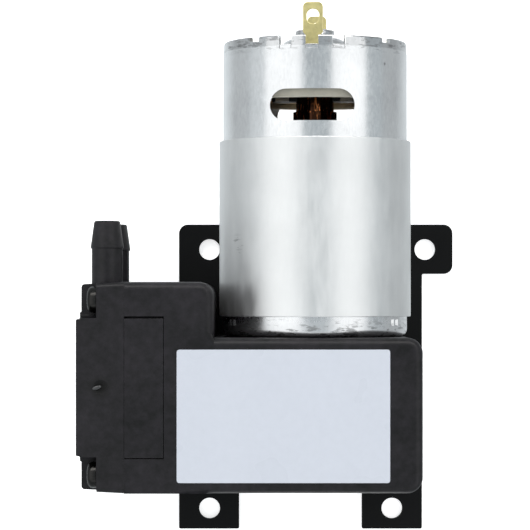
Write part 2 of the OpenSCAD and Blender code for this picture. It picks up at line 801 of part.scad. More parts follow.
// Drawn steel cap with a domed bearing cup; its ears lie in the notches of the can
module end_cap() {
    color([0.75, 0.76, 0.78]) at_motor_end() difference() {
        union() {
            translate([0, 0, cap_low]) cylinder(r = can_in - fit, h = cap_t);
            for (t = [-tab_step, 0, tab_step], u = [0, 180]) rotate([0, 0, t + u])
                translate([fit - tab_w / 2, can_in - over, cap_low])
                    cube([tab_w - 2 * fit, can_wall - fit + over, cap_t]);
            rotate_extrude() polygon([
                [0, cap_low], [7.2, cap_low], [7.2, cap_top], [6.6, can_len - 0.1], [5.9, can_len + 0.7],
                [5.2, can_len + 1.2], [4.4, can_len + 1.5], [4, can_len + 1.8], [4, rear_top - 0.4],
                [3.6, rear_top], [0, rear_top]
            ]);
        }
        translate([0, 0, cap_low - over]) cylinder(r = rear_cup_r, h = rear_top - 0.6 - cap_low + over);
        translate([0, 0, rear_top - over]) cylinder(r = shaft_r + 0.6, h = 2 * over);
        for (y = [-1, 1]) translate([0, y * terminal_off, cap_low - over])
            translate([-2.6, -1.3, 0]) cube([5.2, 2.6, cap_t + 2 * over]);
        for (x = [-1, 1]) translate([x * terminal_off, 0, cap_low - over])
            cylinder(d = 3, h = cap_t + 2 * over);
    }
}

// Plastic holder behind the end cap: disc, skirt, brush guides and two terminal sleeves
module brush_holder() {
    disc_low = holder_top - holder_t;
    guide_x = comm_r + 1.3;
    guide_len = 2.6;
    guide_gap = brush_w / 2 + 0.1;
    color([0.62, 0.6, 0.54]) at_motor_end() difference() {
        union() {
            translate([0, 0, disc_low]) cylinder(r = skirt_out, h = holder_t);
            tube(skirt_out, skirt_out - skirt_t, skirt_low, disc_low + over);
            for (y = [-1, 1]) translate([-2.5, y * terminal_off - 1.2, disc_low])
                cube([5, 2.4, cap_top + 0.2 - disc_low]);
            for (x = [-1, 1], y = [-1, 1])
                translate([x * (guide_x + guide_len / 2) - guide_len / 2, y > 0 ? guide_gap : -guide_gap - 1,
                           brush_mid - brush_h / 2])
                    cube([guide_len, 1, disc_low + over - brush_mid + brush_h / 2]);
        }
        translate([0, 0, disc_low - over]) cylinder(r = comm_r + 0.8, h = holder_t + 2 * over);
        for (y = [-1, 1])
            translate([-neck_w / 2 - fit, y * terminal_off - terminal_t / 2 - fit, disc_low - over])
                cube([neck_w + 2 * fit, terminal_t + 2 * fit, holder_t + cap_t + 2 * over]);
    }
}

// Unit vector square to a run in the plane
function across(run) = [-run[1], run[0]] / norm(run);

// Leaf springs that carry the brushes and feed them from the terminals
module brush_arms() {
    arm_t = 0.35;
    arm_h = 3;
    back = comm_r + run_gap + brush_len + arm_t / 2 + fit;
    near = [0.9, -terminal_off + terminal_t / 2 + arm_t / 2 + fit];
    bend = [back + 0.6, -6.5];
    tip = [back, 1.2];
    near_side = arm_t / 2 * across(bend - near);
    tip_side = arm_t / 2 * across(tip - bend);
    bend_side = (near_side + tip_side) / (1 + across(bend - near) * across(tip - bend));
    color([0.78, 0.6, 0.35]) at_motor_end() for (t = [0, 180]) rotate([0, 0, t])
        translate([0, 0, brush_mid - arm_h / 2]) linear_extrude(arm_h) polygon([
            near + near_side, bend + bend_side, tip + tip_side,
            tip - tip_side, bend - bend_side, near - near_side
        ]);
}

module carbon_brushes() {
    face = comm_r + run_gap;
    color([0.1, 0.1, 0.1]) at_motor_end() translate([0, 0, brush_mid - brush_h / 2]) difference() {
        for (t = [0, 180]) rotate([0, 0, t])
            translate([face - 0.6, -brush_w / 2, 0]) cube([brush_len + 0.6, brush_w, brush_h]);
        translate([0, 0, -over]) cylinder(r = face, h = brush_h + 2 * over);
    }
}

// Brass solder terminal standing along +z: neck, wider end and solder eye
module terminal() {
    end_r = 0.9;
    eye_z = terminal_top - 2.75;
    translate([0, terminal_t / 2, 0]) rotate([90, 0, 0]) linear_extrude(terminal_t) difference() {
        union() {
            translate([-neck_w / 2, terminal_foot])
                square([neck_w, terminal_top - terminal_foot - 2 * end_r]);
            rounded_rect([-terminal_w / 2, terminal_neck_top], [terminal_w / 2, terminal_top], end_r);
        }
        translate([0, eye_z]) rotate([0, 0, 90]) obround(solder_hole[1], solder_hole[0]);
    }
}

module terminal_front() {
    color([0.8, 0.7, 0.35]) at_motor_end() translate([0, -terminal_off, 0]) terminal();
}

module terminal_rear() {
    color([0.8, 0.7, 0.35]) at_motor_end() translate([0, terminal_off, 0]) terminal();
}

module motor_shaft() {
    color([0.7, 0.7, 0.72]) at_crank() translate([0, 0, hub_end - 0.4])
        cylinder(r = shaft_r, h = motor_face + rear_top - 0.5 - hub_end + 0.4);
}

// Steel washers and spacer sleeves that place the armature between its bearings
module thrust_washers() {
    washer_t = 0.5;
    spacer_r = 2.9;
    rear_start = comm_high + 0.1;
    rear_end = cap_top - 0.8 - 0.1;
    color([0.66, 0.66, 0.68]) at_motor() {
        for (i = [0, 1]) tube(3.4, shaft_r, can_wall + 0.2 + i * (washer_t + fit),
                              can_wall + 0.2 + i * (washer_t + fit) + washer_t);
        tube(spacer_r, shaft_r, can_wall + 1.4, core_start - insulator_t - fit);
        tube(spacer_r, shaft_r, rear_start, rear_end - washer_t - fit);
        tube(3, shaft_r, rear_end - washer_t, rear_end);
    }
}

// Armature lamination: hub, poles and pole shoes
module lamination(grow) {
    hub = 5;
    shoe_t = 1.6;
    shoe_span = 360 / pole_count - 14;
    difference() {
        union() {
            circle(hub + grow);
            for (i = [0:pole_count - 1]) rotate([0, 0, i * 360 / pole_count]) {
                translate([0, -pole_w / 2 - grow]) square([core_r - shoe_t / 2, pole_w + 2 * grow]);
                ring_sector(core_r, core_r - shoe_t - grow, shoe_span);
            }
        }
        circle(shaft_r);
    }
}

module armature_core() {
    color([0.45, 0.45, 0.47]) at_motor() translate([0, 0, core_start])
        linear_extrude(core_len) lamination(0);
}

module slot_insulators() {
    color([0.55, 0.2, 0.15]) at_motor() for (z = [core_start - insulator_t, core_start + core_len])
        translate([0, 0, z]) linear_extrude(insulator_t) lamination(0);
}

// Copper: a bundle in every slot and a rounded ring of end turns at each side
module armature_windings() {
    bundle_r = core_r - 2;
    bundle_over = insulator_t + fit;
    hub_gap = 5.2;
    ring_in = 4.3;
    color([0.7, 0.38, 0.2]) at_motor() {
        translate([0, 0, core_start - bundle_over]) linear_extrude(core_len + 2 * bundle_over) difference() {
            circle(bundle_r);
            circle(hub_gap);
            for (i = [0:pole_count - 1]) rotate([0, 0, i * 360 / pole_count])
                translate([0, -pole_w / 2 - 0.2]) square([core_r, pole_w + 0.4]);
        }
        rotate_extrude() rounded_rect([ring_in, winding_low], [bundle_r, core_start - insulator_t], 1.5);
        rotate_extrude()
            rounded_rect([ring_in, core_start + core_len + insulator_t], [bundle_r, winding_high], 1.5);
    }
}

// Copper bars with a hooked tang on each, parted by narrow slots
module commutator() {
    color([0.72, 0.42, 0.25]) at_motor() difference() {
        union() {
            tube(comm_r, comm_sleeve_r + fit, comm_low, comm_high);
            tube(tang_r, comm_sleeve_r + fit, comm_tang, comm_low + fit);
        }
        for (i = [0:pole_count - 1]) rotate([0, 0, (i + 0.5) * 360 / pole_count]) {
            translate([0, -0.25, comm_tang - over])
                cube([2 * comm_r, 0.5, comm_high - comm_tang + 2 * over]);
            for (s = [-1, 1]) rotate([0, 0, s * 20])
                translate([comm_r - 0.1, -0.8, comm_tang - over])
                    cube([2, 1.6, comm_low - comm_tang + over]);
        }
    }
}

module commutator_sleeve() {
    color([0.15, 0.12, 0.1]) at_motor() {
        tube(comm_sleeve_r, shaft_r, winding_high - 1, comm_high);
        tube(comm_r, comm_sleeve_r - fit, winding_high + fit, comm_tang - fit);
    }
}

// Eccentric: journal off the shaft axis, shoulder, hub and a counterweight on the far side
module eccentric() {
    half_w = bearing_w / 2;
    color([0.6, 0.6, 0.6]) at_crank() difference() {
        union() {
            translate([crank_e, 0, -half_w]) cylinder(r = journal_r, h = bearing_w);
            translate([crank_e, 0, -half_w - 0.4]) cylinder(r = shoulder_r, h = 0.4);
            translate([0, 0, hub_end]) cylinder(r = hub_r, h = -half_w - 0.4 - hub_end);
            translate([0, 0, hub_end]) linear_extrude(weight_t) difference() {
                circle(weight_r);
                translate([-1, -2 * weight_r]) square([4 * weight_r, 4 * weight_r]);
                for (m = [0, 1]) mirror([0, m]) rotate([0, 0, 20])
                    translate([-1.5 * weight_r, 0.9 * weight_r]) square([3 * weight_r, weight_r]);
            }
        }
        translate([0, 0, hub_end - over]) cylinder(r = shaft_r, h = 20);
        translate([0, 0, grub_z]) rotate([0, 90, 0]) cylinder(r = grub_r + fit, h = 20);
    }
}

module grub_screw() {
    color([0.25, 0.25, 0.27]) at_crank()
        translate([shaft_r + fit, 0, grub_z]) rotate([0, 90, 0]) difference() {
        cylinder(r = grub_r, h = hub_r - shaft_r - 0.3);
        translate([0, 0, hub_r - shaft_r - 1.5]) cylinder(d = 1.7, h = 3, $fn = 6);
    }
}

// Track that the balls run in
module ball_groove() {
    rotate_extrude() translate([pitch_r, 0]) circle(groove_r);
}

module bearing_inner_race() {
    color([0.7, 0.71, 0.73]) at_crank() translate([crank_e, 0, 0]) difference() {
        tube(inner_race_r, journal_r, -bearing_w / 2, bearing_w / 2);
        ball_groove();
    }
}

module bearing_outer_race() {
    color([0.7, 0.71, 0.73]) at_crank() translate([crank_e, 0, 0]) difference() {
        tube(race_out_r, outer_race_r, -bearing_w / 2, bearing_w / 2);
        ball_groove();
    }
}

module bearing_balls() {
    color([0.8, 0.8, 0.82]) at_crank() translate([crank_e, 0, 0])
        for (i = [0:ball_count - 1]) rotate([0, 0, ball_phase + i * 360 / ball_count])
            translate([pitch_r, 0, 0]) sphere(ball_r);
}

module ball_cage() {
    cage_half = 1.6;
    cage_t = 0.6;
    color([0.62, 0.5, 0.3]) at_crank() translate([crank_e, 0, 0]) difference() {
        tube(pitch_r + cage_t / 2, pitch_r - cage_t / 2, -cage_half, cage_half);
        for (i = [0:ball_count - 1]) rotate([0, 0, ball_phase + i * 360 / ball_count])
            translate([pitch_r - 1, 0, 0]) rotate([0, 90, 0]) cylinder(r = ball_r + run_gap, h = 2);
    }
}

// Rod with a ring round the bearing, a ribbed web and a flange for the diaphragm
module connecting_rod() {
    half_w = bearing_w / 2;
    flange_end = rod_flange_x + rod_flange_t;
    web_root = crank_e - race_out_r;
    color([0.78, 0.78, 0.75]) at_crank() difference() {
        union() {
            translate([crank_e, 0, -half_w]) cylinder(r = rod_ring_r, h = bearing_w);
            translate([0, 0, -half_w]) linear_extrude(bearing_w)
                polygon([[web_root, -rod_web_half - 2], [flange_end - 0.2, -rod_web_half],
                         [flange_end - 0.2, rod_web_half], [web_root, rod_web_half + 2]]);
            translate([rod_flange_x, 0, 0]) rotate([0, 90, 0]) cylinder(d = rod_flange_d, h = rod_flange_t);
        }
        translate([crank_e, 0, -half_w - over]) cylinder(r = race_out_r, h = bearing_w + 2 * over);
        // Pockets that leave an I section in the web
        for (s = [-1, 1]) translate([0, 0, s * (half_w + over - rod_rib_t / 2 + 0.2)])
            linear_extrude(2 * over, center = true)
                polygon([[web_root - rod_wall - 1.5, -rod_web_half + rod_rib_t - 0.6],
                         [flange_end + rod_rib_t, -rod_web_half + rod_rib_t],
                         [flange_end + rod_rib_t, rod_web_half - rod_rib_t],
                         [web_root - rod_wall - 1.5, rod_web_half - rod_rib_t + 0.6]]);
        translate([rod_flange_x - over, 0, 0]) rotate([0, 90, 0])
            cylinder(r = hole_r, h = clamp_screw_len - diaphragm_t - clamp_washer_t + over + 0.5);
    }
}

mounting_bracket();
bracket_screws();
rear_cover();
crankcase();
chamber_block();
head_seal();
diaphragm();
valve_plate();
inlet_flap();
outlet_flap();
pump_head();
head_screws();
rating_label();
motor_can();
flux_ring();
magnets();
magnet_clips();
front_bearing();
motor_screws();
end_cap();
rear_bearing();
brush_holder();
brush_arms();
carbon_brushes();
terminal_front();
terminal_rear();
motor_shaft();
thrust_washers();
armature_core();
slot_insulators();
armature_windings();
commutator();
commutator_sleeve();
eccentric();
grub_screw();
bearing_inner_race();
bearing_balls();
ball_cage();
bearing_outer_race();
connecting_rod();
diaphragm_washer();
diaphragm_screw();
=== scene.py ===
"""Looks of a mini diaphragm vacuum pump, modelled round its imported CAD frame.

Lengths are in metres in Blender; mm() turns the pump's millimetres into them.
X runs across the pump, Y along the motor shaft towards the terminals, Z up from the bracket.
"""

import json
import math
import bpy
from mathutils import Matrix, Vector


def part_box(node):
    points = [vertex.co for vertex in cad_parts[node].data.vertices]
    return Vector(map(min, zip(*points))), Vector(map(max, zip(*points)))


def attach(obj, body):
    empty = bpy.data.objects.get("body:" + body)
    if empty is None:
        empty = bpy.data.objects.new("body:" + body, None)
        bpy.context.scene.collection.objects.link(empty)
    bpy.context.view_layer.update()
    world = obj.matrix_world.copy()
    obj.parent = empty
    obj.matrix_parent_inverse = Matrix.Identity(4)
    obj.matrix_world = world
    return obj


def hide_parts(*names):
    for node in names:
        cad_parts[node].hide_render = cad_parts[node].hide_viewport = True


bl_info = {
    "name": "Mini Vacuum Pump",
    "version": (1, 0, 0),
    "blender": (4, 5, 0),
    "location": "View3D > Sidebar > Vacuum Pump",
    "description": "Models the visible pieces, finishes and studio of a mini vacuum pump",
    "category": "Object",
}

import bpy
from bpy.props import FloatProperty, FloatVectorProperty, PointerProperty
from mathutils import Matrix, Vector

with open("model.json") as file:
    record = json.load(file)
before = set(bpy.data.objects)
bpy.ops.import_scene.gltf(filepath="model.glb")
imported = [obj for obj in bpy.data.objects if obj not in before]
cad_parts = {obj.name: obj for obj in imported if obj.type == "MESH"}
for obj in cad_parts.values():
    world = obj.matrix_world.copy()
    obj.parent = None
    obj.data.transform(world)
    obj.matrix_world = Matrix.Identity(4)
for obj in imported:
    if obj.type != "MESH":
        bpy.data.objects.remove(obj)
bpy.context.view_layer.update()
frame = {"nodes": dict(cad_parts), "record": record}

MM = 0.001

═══

> EXERCISE DIRECTIONS
Within the listing above, extract exactly the lines from the line with "mounting_bracket();" to the line with "for node in", the two named lines included, and no others.

> ANSWER BELOW
mounting_bracket();
bracket_screws();
rear_cover();
crankcase();
chamber_block();
head_seal();
diaphragm();
valve_plate();
inlet_flap();
outlet_flap();
pump_head();
head_screws();
rating_label();
motor_can();
flux_ring();
magnets();
magnet_clips();
front_bearing();
motor_screws();
end_cap();
rear_bearing();
brush_holder();
brush_arms();
carbon_brushes();
terminal_front();
terminal_rear();
motor_shaft();
thrust_washers();
armature_core();
slot_insulators();
armature_windings();
commutator();
commutator_sleeve();
eccentric();
grub_screw();
bearing_inner_race();
bearing_balls();
ball_cage();
bearing_outer_race();
connecting_rod();
diaphragm_washer();
diaphragm_screw();
=== scene.py ===
"""Looks of a mini diaphragm vacuum pump, modelled round its imported CAD frame.

Lengths are in metres in Blender; mm() turns the pump's millimetres into them.
X runs across the pump, Y along the motor shaft towards the terminals, Z up from the bracket.
"""

import json
import math
import bpy
from mathutils import Matrix, Vector


def part_box(node):
    points = [vertex.co for vertex in cad_parts[node].data.vertices]
    return Vector(map(min, zip(*points))), Vector(map(max, zip(*points)))


def attach(obj, body):
    empty = bpy.data.objects.get("body:" + body)
    if empty is None:
        empty = bpy.data.objects.new("body:" + body, None)
        bpy.context.scene.collection.objects.link(empty)
    bpy.context.view_layer.update()
    world = obj.matrix_world.copy()
    obj.parent = empty
    obj.matrix_parent_inverse = Matrix.Identity(4)
    obj.matrix_world = world
    return obj


def hide_parts(*names):
    for node in names:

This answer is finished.